[3D code data]
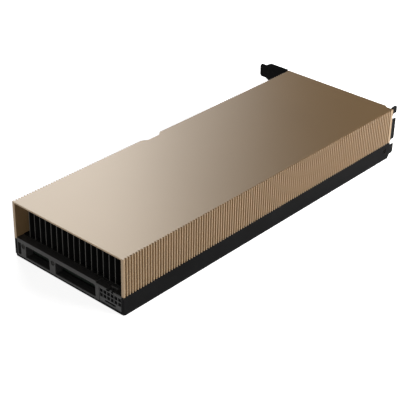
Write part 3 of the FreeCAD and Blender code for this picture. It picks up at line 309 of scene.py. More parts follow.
BLACK_OXIDE = Finish(
    "black_oxide_screw", "black_screw", (0.03, 0.03, 0.031), (0.02, 0.02, 0.021),
    metallic=0.7, roughness=0.38, patch=0.002, grain=0.0002, depth=0.000004)
PLAIN_SCREW = Finish(
    "plain_steel_screw", "steel_screw", (0.55, 0.55, 0.55), (0.46, 0.46, 0.47),
    metallic=1.0, roughness=0.3, patch=0.002, grain=0.0002, depth=0.000004)
# The inserts' colour is darkened to a painted shade, so that they read as shadowed holes.
INSERT_PAINTED_SHADE = Finish(
    "turned_insert_painted_shade", "insert_metal", (0.05, 0.048, 0.045), (0.035, 0.034, 0.032),
    metallic=1.0, roughness=0.3, patch=0.001, grain=0.0001, depth=0.000002)
HEADER_NYLON = Finish(
    "header_nylon", "header_plastic", (0.026, 0.026, 0.026), (0.020, 0.020, 0.020),
    roughness=0.5, swing=0.08, specular=0.35, patch=0.004, grain=0.0003, depth=0.00001)
BLACK_BRACKET = Finish(
    "black_coated_bracket", "bracket_steel", (0.006, 0.006, 0.0062), (0.0045, 0.0045, 0.0047),
    roughness=0.7, swing=0.07, specular=0.06, grain=0.0004, depth=0.000012)

# CAD nodes whose shape stays as it is, with the finish that each one gets.
PLAIN_NODES: dict[str, Finish] = {
    "insulating_film": DARK_FILM,
    "package_substrate": PACKAGE_LAMINATE,
    "processor_die": POLISHED_SILICON,
    "memory_stacks": POLISHED_SILICON,
    "package_stiffener": NICKEL_PLATED,
    "thermal_paste": THERMAL_PASTE,
    "inductors": PRESSED_FERRITE,
    "power_stages": MOULDED_CHIP,
    "thermal_pads": SOFT_PAD,
    "capacitors": BARE_CAN,
    "controller_chips": MOULDED_CHIP,
    "edge_contacts": GOLD_PLATING,
    "power_contacts": CONTACT_PAINTED_SHADE,
    "sense_contacts": CONTACT_PAINTED_SHADE,
}


# ---------------------------------------------------------------- modelling steps

# A point's place, an edge's two ends and the angle across it, and a face's middle and normal.
ELEMENT_FACTS: dict[str, Callable[..., tuple]] = {
    "verts": lambda vert: (vert.co,),
    "edges": lambda edge: (edge.verts[0].co, edge.verts[1].co, edge.calc_face_angle(0.0)),
    "faces": lambda face: (face.calc_center_median(), face.normal),
}


def make_active(piece: bpy.types.Object) -> None:
    """Select one piece alone and make it active, as an operator acts on all that is selected.

    Args:
        piece: the piece.
    """
    bpy.ops.object.select_all(action="DESELECT")
    piece.select_set(True)
    bpy.context.view_layer.objects.active = piece


def settle(piece: bpy.types.Object) -> None:
    """Move a piece's place, turn and scale into its mesh."""
    make_active(piece)
    bpy.ops.object.transform_apply(location=True, rotation=True, scale=True)


def add_box(name: str, low: Vector, high: Vector) -> bpy.types.Object:
    """Add a box between two corners.

    Args:
        name: the piece's name.
        low: the lowest corner.
        high: the highest corner.

    Returns:
        The box, at the origin with its place in its mesh.
    """
    bpy.ops.mesh.primitive_cube_add(size=1.0, location=(low + high) / 2.0)
    piece = bpy.context.object
    piece.name = name
    piece.scale = high - low
    settle(piece)
    return piece


@contextmanager
def editing(piece: bpy.types.Object, kind: str = "FACE") -> Iterator[None]:
    """Open a piece for editing with nothing selected, and close it again.

    Args:
        piece: the piece to edit.
        kind: VERT, EDGE or FACE, for what is selected.

    Yields:
        Nothing.
    """
    make_active(piece)
    bpy.ops.object.mode_set(mode="EDIT")
    bpy.ops.mesh.select_mode(type=kind)
    bpy.ops.mesh.select_all(action="DESELECT")
    yield
    bpy.ops.object.mode_set(mode="OBJECT")


def pick(piece: bpy.types.Object, kind: str, test: Callable[..., bool]) -> int:
    """Select the parts of a piece's mesh that pass a test.

    Args:
        piece: the piece that is open for editing.
        kind: verts, edges or faces.
        test: takes what ELEMENT_FACTS gives for the kind.

    Returns:
        How many were picked.
    """
    mesh = bmesh.from_edit_mesh(piece.data)
    mesh.normal_update()
    elements = {"verts": mesh.verts, "edges": mesh.edges, "faces": mesh.faces}
    picked = 0
    for element in elements[kind]:
        wanted = test(*ELEMENT_FACTS[kind](element))
        element.select_set(wanted)
        picked += wanted
    bmesh.update_edit_mesh(piece.data)
    return picked


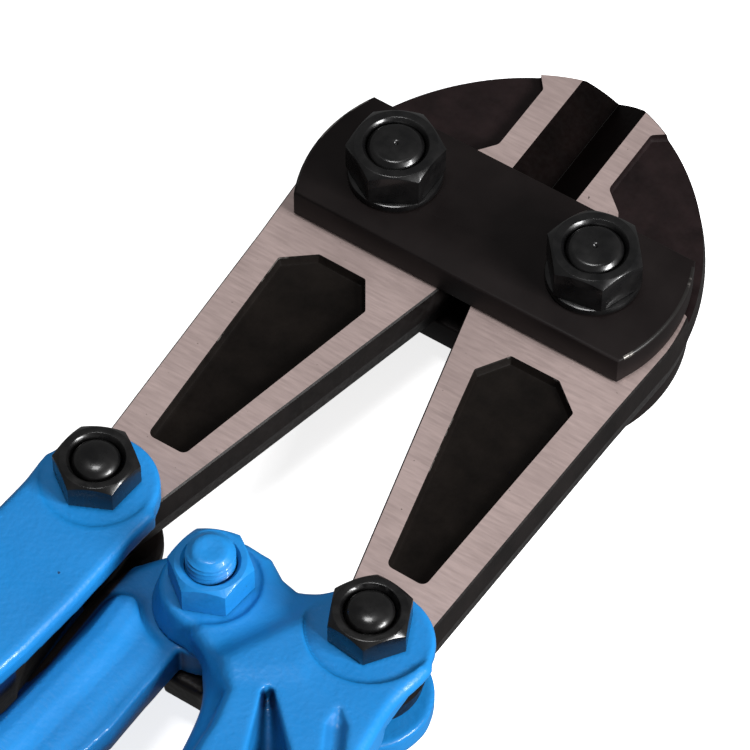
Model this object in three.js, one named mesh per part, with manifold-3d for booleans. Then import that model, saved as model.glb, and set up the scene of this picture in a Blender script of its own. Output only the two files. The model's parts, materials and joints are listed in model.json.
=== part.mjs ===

Given problem - Provide an exact reproduction of all the entries shown above.

Exercise solution -
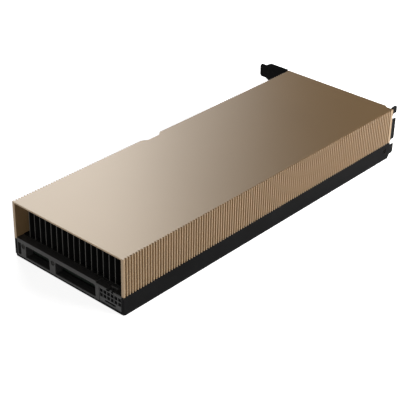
Write part 3 of the FreeCAD and Blender code for this picture. It picks up at line 309 of scene.py. More parts follow.
BLACK_OXIDE = Finish(
    "black_oxide_screw", "black_screw", (0.03, 0.03, 0.031), (0.02, 0.02, 0.021),
    metallic=0.7, roughness=0.38, patch=0.002, grain=0.0002, depth=0.000004)
PLAIN_SCREW = Finish(
    "plain_steel_screw", "steel_screw", (0.55, 0.55, 0.55), (0.46, 0.46, 0.47),
    metallic=1.0, roughness=0.3, patch=0.002, grain=0.0002, depth=0.000004)
# The inserts' colour is darkened to a painted shade, so that they read as shadowed holes.
INSERT_PAINTED_SHADE = Finish(
    "turned_insert_painted_shade", "insert_metal", (0.05, 0.048, 0.045), (0.035, 0.034, 0.032),
    metallic=1.0, roughness=0.3, patch=0.001, grain=0.0001, depth=0.000002)
HEADER_NYLON = Finish(
    "header_nylon", "header_plastic", (0.026, 0.026, 0.026), (0.020, 0.020, 0.020),
    roughness=0.5, swing=0.08, specular=0.35, patch=0.004, grain=0.0003, depth=0.00001)
BLACK_BRACKET = Finish(
    "black_coated_bracket", "bracket_steel", (0.006, 0.006, 0.0062), (0.0045, 0.0045, 0.0047),
    roughness=0.7, swing=0.07, specular=0.06, grain=0.0004, depth=0.000012)

# CAD nodes whose shape stays as it is, with the finish that each one gets.
PLAIN_NODES: dict[str, Finish] = {
    "insulating_film": DARK_FILM,
    "package_substrate": PACKAGE_LAMINATE,
    "processor_die": POLISHED_SILICON,
    "memory_stacks": POLISHED_SILICON,
    "package_stiffener": NICKEL_PLATED,
    "thermal_paste": THERMAL_PASTE,
    "inductors": PRESSED_FERRITE,
    "power_stages": MOULDED_CHIP,
    "thermal_pads": SOFT_PAD,
    "capacitors": BARE_CAN,
    "controller_chips": MOULDED_CHIP,
    "edge_contacts": GOLD_PLATING,
    "power_contacts": CONTACT_PAINTED_SHADE,
    "sense_contacts": CONTACT_PAINTED_SHADE,
}


# ---------------------------------------------------------------- modelling steps

# A point's place, an edge's two ends and the angle across it, and a face's middle and normal.
ELEMENT_FACTS: dict[str, Callable[..., tuple]] = {
    "verts": lambda vert: (vert.co,),
    "edges": lambda edge: (edge.verts[0].co, edge.verts[1].co, edge.calc_face_angle(0.0)),
    "faces": lambda face: (face.calc_center_median(), face.normal),
}


def make_active(piece: bpy.types.Object) -> None:
    """Select one piece alone and make it active, as an operator acts on all that is selected.

    Args:
        piece: the piece.
    """
    bpy.ops.object.select_all(action="DESELECT")
    piece.select_set(True)
    bpy.context.view_layer.objects.active = piece


def settle(piece: bpy.types.Object) -> None:
    """Move a piece's place, turn and scale into its mesh."""
    make_active(piece)
    bpy.ops.object.transform_apply(location=True, rotation=True, scale=True)


def add_box(name: str, low: Vector, high: Vector) -> bpy.types.Object:
    """Add a box between two corners.

    Args:
        name: the piece's name.
        low: the lowest corner.
        high: the highest corner.

    Returns:
        The box, at the origin with its place in its mesh.
    """
    bpy.ops.mesh.primitive_cube_add(size=1.0, location=(low + high) / 2.0)
    piece = bpy.context.object
    piece.name = name
    piece.scale = high - low
    settle(piece)
    return piece


@contextmanager
def editing(piece: bpy.types.Object, kind: str = "FACE") -> Iterator[None]:
    """Open a piece for editing with nothing selected, and close it again.

    Args:
        piece: the piece to edit.
        kind: VERT, EDGE or FACE, for what is selected.

    Yields:
        Nothing.
    """
    make_active(piece)
    bpy.ops.object.mode_set(mode="EDIT")
    bpy.ops.mesh.select_mode(type=kind)
    bpy.ops.mesh.select_all(action="DESELECT")
    yield
    bpy.ops.object.mode_set(mode="OBJECT")


def pick(piece: bpy.types.Object, kind: str, test: Callable[..., bool]) -> int:
    """Select the parts of a piece's mesh that pass a test.

    Args:
        piece: the piece that is open for editing.
        kind: verts, edges or faces.
        test: takes what ELEMENT_FACTS gives for the kind.

    Returns:
        How many were picked.
    """
    mesh = bmesh.from_edit_mesh(piece.data)
    mesh.normal_update()
    elements = {"verts": mesh.verts, "edges": mesh.edges, "faces": mesh.faces}
    picked = 0
    for element in elements[kind]:
        wanted = test(*ELEMENT_FACTS[kind](element))
        element.select_set(wanted)
        picked += wanted
    bmesh.update_edit_mesh(piece.data)
    return picked


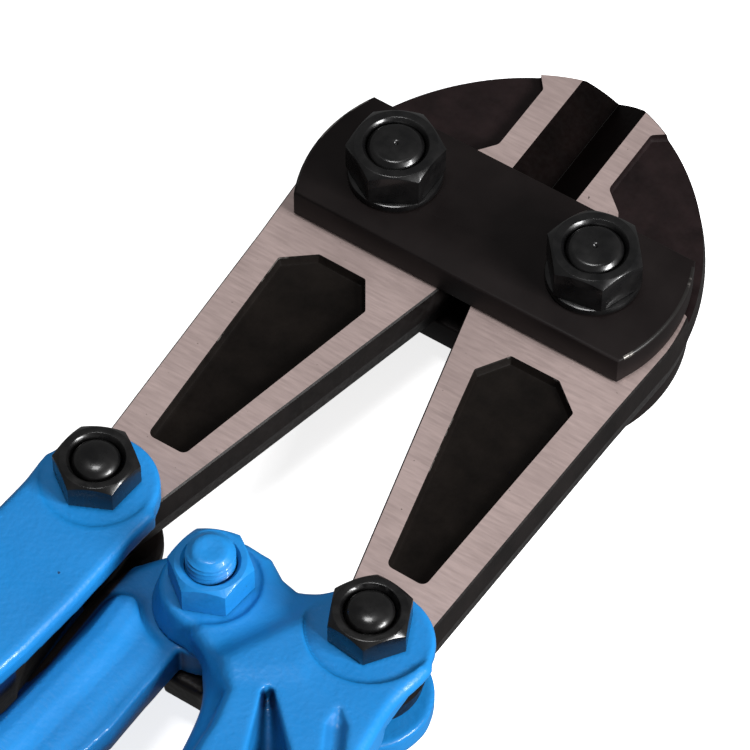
Model this object in three.js, one named mesh per part, with manifold-3d for booleans. Then import that model, saved as model.glb, and set up the scene of this picture in a Blender script of its own. Output only the two files. The model's parts, materials and joints are listed in model.json.
=== part.mjs ===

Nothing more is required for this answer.